Tip: The '.' symbol is the equivalent of the '?' character in a wildcard expression. The '.*' sequence is the equivalent of the '*' in a wildcard expression.
asterisk or star (*) - matches the preceding token zero or more times. For example, the regular expression 'to*' would match words containing the letter 't' and strings such as 'it', 'to' and 'too', because the preceding token is the single character 'o', which can appear zero times in a matching expression. The regular expression 'f[aio]*t' would match the words 'fat', 'fit', 'fait', 'fiat', and 'foot' because the preceding token is the character class consisting of any of 'a', 'i', or 'o'.
plus sign (+) - matches the preceding token one or more times. In contrast to the example given in the previous bullet, the regular expression 'to+' would only match words containing the character sequences 'to' and 'too', because the preceding token is the single character 'o', which must appear at least once in a matching expression. The regular expression 'f[aio]+t' would match words containing the character sequences 'fit', 'fat', 'fait', 'fiat', and 'foot' because the preceding token is the character class consisting of any of 'a', 'i', or 'o', and at least one character from that character set must be present to match the regular expression.
question mark (?) - identifies the preceding character as being optional. For example, the regular expression 'too?' would match words containing the character sequences 'to' and 'too'.
vertical bar or pipe (|) - separates tokens, one of which must be matched, much like a logical OR statement. For example, the regular expression 'fa|i|ot' matches words containing the character sequences 'fa', 'i', 'fat', or 'fit' because it can be viewed as any of 'fa' or 'i' or 'ot', or the sequence 'f and (a or i or o) and t'. Any portion of a regular expression that uses the '|' symbol is often enclosed in parentheses to disambiguate the tokens to which the '|' applies. (See the next bullet for an example.)
open and close round bracket or parenthesis ('(' and ')') - groups multiple tokens together to disambiguate or simplify references to them. For example, the regular expression 'f(a|i|o)t' matches words containing the character sequences 'fat' or 'fit' but not the word 'fa', because matching sequences must now consist of three characters where the middle character has been restricted to being one of the letters 'a or i or o'.
open square bracket ([) and close square bracket (]) - enclose specific characters or a range of characters to be matched. The characters enclosed inside square brackets are known as a character class. For example, the regular expression 'f[io]rm' will match words containing the character sequences 'firm' and 'form', but will not match any other word containing other sequences that begin with 'f' and ending with 'rm'. A character class only matches a single character unless it is followed by another character that has special meaning in a regular expression.
caret (^) - the caret has two different meanings in a regular expression, depending on where it appears:
- As the first character in a character class, a caret negates the characters in that character class. For example, the regular expression 'f[^io]rm' will match any word containing a sequence of characters beginning with 'f' and ending with 'rm', except where either 'i' or 'o' is the second character. It will therefore match words containing the character sequence 'farm', but not words containing the sequences 'firm' or 'form'.

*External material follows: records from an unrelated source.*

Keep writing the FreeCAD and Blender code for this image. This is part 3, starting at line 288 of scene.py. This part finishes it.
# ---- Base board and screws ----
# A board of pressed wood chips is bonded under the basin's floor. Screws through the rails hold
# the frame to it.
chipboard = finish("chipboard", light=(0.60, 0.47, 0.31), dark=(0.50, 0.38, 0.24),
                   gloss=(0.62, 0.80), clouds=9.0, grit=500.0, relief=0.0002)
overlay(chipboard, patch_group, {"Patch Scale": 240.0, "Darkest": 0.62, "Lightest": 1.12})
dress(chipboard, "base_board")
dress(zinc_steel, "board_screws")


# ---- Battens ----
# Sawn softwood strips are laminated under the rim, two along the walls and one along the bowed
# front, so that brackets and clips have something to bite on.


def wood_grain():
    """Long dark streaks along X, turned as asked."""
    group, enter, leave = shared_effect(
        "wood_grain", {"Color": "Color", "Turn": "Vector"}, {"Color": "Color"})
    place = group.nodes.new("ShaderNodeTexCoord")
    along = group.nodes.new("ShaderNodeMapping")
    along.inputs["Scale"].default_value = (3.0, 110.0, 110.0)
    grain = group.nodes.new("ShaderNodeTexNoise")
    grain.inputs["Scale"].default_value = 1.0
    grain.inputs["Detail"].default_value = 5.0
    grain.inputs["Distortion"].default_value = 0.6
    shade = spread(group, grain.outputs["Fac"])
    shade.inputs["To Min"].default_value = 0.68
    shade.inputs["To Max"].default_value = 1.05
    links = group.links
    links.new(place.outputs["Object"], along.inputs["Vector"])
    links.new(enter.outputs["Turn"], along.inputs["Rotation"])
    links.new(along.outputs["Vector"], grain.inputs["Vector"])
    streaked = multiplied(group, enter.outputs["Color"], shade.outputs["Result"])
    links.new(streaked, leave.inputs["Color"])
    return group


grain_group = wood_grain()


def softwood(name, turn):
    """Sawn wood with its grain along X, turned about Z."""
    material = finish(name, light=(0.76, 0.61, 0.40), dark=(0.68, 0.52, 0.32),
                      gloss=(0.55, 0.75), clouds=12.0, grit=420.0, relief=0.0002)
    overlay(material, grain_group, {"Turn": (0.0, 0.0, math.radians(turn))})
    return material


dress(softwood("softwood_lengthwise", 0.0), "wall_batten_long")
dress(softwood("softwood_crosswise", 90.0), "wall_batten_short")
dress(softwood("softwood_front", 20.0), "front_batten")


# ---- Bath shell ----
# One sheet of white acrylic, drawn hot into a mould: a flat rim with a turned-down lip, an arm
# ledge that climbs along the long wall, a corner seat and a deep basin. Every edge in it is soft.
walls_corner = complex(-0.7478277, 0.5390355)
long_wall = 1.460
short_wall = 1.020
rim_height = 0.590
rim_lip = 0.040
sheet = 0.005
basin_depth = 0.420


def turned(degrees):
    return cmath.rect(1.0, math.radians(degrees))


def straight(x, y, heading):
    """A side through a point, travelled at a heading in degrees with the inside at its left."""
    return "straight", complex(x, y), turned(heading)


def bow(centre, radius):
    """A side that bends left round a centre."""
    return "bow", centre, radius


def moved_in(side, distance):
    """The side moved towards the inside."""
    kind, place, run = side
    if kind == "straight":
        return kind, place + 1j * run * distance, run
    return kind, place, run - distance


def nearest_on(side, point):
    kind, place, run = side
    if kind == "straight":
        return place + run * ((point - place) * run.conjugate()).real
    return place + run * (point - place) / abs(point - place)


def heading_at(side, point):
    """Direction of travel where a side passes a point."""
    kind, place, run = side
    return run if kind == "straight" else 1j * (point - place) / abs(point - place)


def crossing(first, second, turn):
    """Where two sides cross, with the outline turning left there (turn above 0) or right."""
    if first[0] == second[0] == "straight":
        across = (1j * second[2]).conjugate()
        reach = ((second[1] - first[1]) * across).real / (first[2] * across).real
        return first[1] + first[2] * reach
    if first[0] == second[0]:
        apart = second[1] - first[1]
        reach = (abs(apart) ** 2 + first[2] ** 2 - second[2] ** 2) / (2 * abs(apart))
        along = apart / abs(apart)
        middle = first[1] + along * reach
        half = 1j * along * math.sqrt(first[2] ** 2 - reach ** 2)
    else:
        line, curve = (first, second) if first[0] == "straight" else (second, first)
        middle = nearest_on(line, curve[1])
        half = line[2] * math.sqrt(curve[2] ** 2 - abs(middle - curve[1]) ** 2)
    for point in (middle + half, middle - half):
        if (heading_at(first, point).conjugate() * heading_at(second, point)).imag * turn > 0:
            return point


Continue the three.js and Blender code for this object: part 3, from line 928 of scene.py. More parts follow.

- As the first character in a regular expression, a caret identifies the beginning of a term. In this context, the caret is often referred to as an anchor character.
dollar sign ($) - as the last character in a regular expression, a dollar sign identifies the end of a term. In this context, the dollar sign is often referred to as an anchor character.
Note: Anchor characters are very important if you want to restrict regular expression matches to entire words. For example, the regular expression 'f[aio]rm' will match words containing any of the strings 'farm', 'firm', and 'form', including words such as 'farmer', 'infirm', 'former', and 'conform', while the regular expression '^f[aio]rm' will only match the words 'farmer' and 'former' from these examples, and the regular expression '^f[air]rm$' will only match the words 'farm', 'firm', and 'form'.
backslash (\) - used to invoke the actual character value for a metacharacter in a regular expression. For example, the regular expression 'Comin?' will match the words 'Coming', 'Comint', and the question 'Comin?'. The regular expression 'Comin\?' will only match the question 'Comin?'.

Note that when configuring an HTTP Referrer Whitelist,use only the regular expression syntax discussed in the preceding list. However, regular expression syntax also supports a number of special character sequences to match non-printable characters, special character classes such as digits and alphabetic characters, and so on. Discussing complete regular expression syntax is outside the scope of the Watson Explorer Engine documentation. For a complete discussion of regular expressions, see the Regular Expressions Information site.